Chama-se Sérgio Domingos, é professor e investigador no Departamento de Física da Faculdade de Ciências e Tecnologia da Universidade de Coimbra (FCTUC) e está a estudar como grupos de pequenas moléculas crescem e mudam no meio interestelar. A pesquisa recai sobre a evolução da energia de ionização e das preferências de encaixe molecular com o crescimento gradual de aglomerados das chamadas moléculas quirais.

Moléculas quirais são moléculas que têm uma propriedade especial de assimetria, semelhante às nossas mãos. Este tipo de moléculas existe tipicamente em duas formas (enantiómeros) que são a imagem no espelho uma da outra, embora não possam ser sobrepostas exatamente - assim como uma mão direita não pode ser sobreposta perfeitamente a uma mão esquerda.

Mais especificamente, o estudo publicado na revista Nature Communications, teve como objetivo estudar a formação de agregados moleculares da molécula tetraheliceno, que pertence a uma classe muito importante no domínio da astroquímica, os Polycyclic Aromatic Hydrocarbons (PAHs), presentes no meio interestelar.

O tetraheliceno é uma molécula quiral, o que significa que também possui duas formas enantioméricas distintas: P e M. Essas formas diferem na disposição tridimensional dos quatro anéis de benzeno que formam sua estrutura em forma de hélice.

 “O tetraheliceno é particularmente interessante dentro desta classe de moléculas, porque introduz uma nova dimensão a este problema, por ser uma molécula quiral, um trato que moléculas fundamentais na biologia humana partilham, como aminoácidos, proteínas e o ADN, refere Sérgio Domingos, citado em comunicado.

A quiralidade do tetraheliceno é relevante porque influencia como essa molécula interage com outras moléculas e como ela pode formar agregados ou clusters no espaço interestelar. Por exemplo, diferentes formas enantioméricas do tetraheliceno podem ter preferências diferentes ao se agrupar com outras moléculas quirais semelhantes.

No estudo conduzido por Sérgio Domingos observou-se como os agregados de tetraheliceno se formam e como a energia necessária para os transformar em iões carregados varia com o tamanho do cluster.

A equipa descobriu que a formação desses clusters segue padrões específicos dependendo do enantiómero presente, o que tem implicações importantes para entender a formação de matéria no espaço interestelar e até mesmo para ajudar a perceber como a quiralidade pode ter influenciado o desenvolvimento da vida na Terra.

“Da mesma forma que temos encaixes ‘perfeitos’ de mão esquerda, luva esquerda, a nível molecular, esse encaixe de duas ou mais moléculas quirais pode gerar preferências na abundância relativa desses tipos quirais à escala de pequenas partículas, o que, por sua vez, pode ter tido impacto na maneira como a matéria orgânica evoluiu desde os primórdios da evolução da vida na Terra”, elucidou Sérgio Domingos.

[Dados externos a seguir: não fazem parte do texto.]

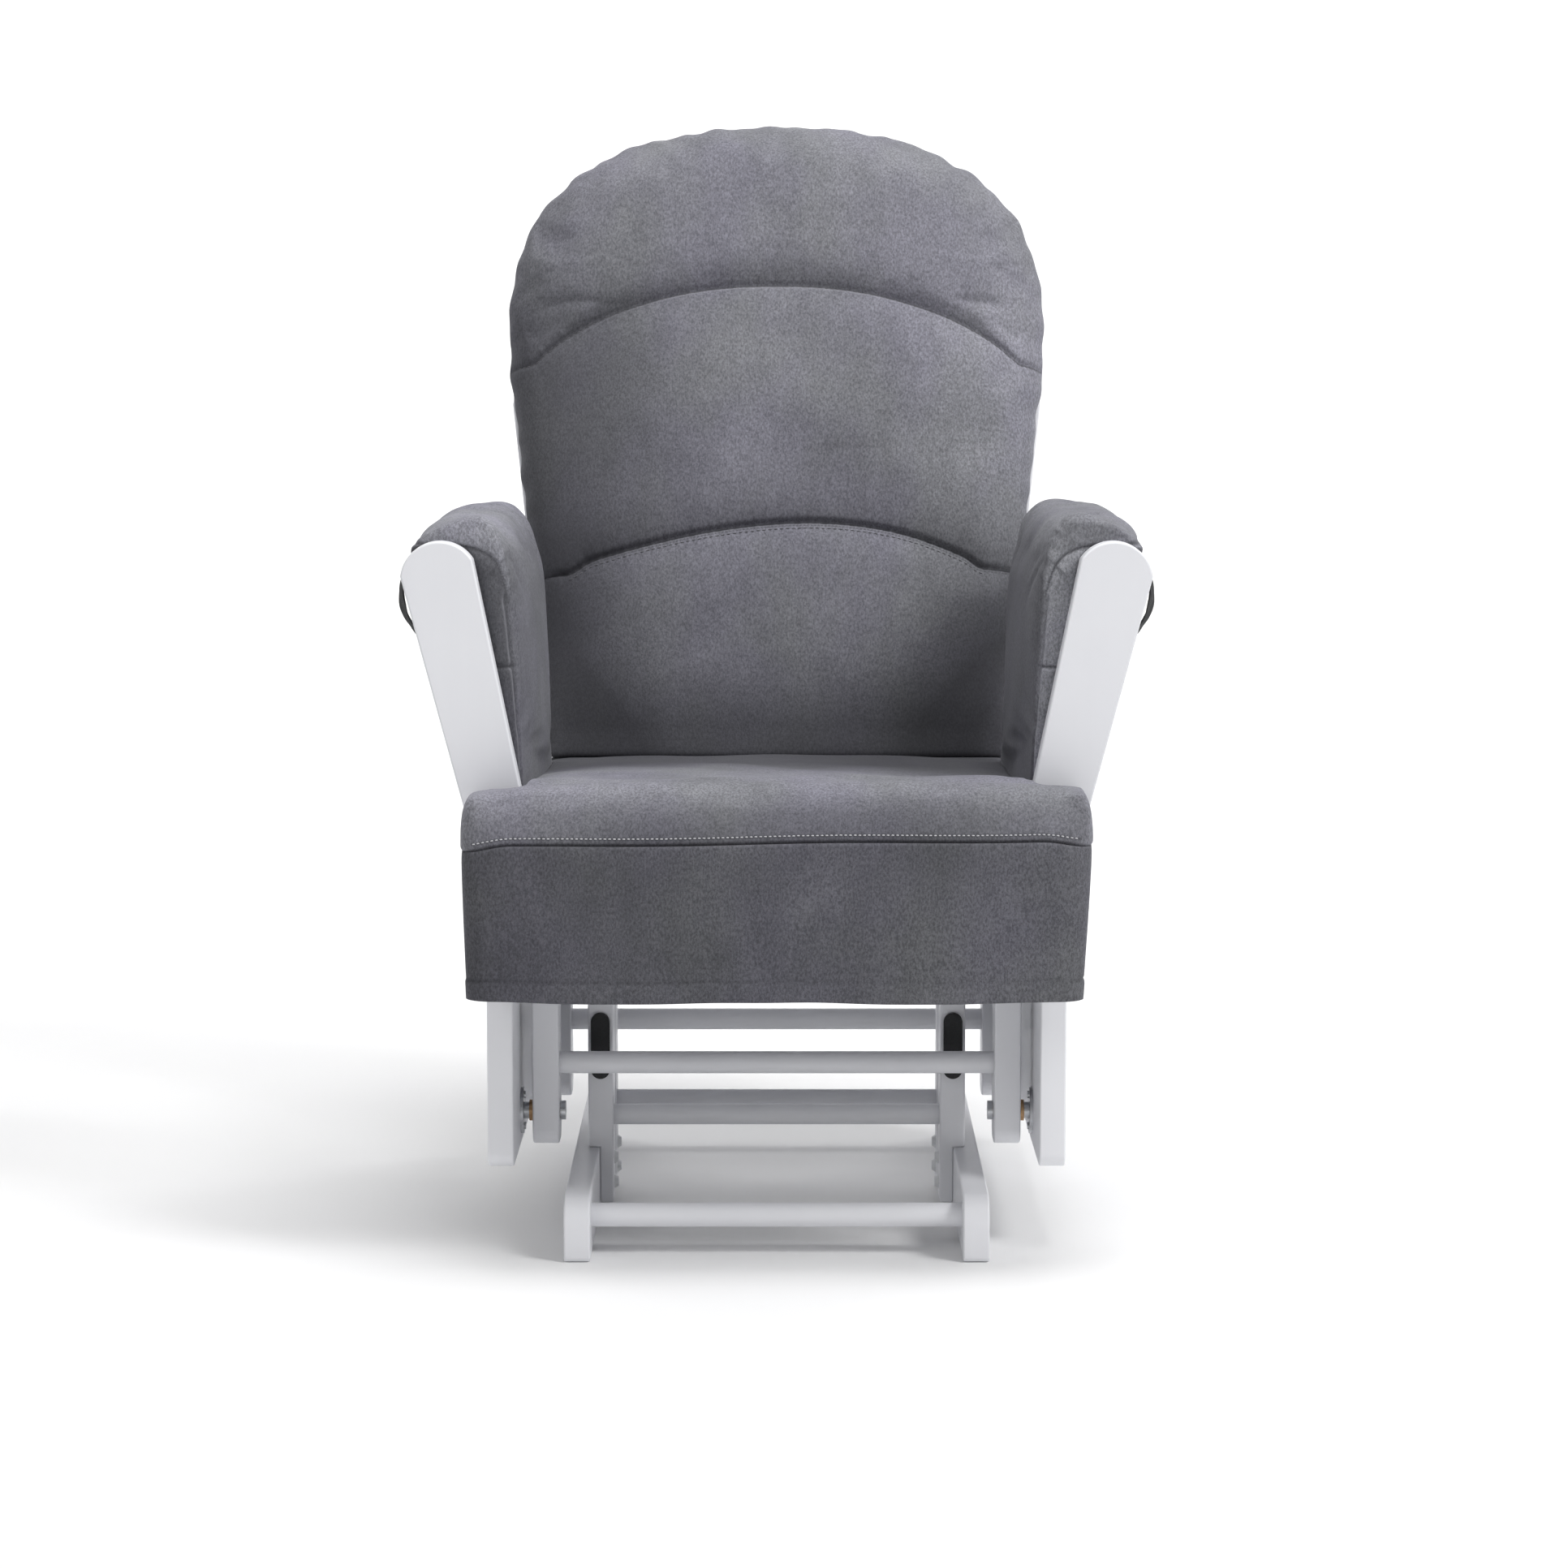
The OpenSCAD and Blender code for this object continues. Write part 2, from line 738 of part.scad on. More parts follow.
skid(-1);  // skid_left
skid(1);  // skid_right
upright(-1, -1);  // upright_front_left
upright(1, -1);  // upright_front_right
upright(-1, 1);  // upright_rear_left
upright(1, 1);  // upright_rear_right
hanger_rail(-1);  // hanger_rail_left
hanger_rail(1);  // hanger_rail_right
skid_dowel(-1);  // skid_dowel_front
skid_dowel(1);  // skid_dowel_rear
upright_dowel(-1);  // upright_dowel_front
upright_dowel(1);  // upright_dowel_rear
bumper_pads();
base_bolts();
upper_pivot_bolts();
upper_pivot_spacers();
link(-1, -1);  // link_front_left
link(1, -1);  // link_front_right
link_dowel(-1);  // link_dowel_front
link_bushes(-1);  // link_bushes_front
link(-1, 1);  // link_rear_left
link(1, 1);  // link_rear_right
link_dowel(1);  // link_dowel_rear
link_bushes(1);  // link_bushes_rear
side_panel(-1);  // side_panel_left
side_panel(1);  // side_panel_right
lower_pivot_bolts();
bearing_plates();
seat_rail(frame_front_y);  // seat_rail_front
seat_rail(frame_rear_y - board_t);  // seat_rail_rear
seat_slat(0);  // seat_slat_1
seat_slat(1);  // seat_slat_2
seat_slat(2);  // seat_slat_3
seat_slat(3);  // seat_slat_4
seat_slat(4);  // seat_slat_5
slat_screws();
arm_post(-1, arm_front_y, 0);  // arm_post_front_left
arm_post(1, arm_front_y, 0);  // arm_post_front_right
arm_post(-1, frame_rear_y, rear_post_trim);  // arm_post_rear_left
arm_post(1, frame_rear_y, rear_post_trim);  // arm_post_rear_right
arm_rest(-1);  // arm_rest_left
arm_rest(1);  // arm_rest_right
frame_bolts();
back_stile(-1);  // back_stile_left
back_stile(1);  // back_stile_right
back_top_rail();
back_lower_rail();
back_slat(-2);  // back_slat_1
back_slat(-1);  // back_slat_2
back_slat(0);  // back_slat_3
back_slat(1);  // back_slat_4
back_slat(2);  // back_slat_5
seat_cushion();
seat_skirt();
back_cushion();
arm_pad(-1);  // arm_pad_left
arm_pad(1);  // arm_pad_right
arm_straps(-1);  // arm_straps_left
arm_straps(1);  // arm_straps_right
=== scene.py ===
"""Glider nursery chair: soft parts, materials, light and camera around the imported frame.

Metres, +Z up. The chair faces -Y, and +X is to the right of someone who faces it.
"""

import json
import math

import bmesh
import bpy
import numpy as np
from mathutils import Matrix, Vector
from mathutils.bvhtree import BVHTree
from mathutils.kdtree import KDTree


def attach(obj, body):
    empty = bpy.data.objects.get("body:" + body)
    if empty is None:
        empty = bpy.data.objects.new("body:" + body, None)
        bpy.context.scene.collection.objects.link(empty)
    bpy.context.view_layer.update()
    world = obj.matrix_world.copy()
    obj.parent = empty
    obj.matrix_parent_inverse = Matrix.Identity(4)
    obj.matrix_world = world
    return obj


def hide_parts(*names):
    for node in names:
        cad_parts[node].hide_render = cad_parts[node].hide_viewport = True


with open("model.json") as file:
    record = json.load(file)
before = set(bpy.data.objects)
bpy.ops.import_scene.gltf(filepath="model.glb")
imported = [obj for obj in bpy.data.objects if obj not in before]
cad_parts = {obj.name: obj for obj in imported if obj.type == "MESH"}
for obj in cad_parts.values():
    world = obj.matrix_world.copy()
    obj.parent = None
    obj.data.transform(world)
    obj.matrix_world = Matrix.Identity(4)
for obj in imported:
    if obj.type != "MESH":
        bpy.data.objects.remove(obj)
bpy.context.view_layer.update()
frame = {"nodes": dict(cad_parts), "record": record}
nodes = frame["nodes"]

SIM_FRAMES = 20
CLOTH = {
    "quality": 5, "mass": 0.3, "tension_stiffness": 15, "compression_stiffness": 15, "shear_stiffness": 5,
    "bending_stiffness": 0.5, "use_pressure": True,
}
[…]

Neste trabalho, que decorreu nas instalações do SOLEIL, em Paris, os investigadores conduziram medições de espectroscopia de fotoeletrões com o objetivo de estudar a amostra de tetraheliceno na forma gasosa, dentro de uma câmara de alto vácuo.

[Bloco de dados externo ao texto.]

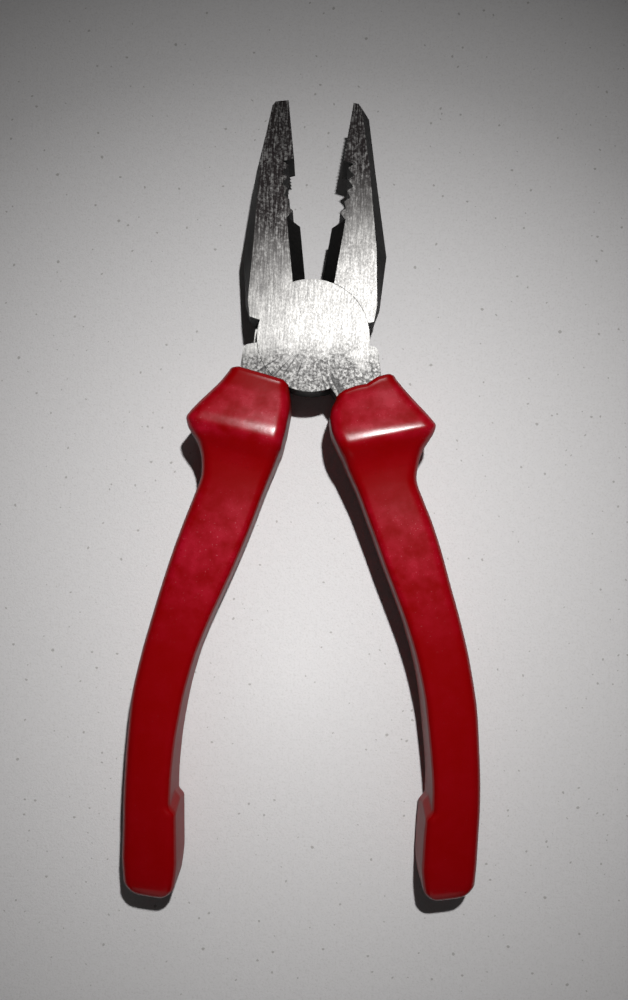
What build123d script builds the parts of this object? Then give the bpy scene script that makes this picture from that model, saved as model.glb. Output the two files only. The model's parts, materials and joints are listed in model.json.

“Com esta técnica, detetámos agregados de iões de tetraheliceno até ao heptamero, isto é, sete moléculas ligadas através de ligações não-covalentes. Assim, foi possível concluir que a energia necessária para ionizar o agregado é cada vez menor com o crescimento do mesmo, ou seja, é necessário menos energia para ionizar o cluster de sete moléculas, do que para ionizar a molécula sozinha”, contou.

De acordo com o investigador da FCTUC, esta observação despoletou um trabalho de análise e modelação computacional que envolveu cientistas de vários países (Alemanha, Espanha, França e Portugal), permitindo obter modelos estruturais teóricos que confirmam essa tendência observada na energia de ionização e desvendando uma tendência clara para a formação de agregados com moléculas do mesmo tipo quiral (com o mesmo enantiómero).

Estes resultados têm implicações fundamentais na maneira como se olha para a formação de clusters no meio interestelar, à escala de pequenos grãos.